Where else but Greece should our Herodotean odyssey end. In Athens we must make the obligatory pilgrimage to the Parthenon, beacon of democracy and pinnacle of Greek classical art. Impossible to miss the Archaeological Museum, even if museums aren’t your thing. This is one of the world’s greatest. We leave the city on a day trip to the sacred site of Delphi, scattered across terraces beneath twin fangs of rock and the lower slopes of Mount Parnassus. The setting of the Pleistos Valley, studded with olive trees and cypresses, is preternaturally beautiful – precisely why the Greeks chose it as a place in which to honour Apollo and Dionysus and consult the Oracle.
Then, with a final flourish, it’s off the beaten track to Samos, a wonderful, whale-shaped island perched off Turkey’s Aegean coast. Herodotus was wowed by three spectacular monuments on the island, and if the Temple of Hera and the Polycrates harbour breakwater don’t do it for you, you’ll still be captivated by the most exciting of the trio, the sixth-century BC Eupalinos Tunnel that slices through Mount Kastro with aplomb. Failing that, tuck into large quantities of the sweet Samian wine that Byron, among others, recommended.
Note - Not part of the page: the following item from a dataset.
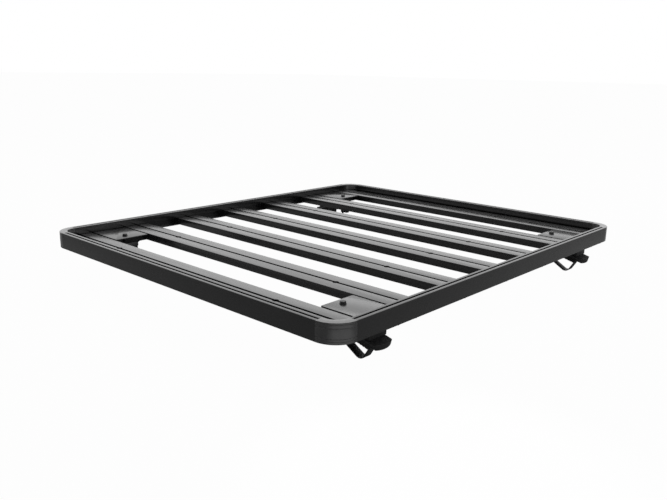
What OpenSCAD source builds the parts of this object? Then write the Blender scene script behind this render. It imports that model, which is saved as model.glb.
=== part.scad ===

By now, you’re probably reeling from all these tumbledown tombs and temples. You’ve had your fill of sylvan groves and scattered columns and pyramids, and you just want to kick back with a sundowner. So, without further ado, we sail overnight from Samos to Thessaloniki and hotfoot it to Kavala to stay in the incomparable Imaret, which is as much monument as unspeakably magnificent hotel – an award-winning conversion of a 19th-century school, baths, prayer hall and soup kitchen.
Enjoy the luxury. Herodotus would have approved.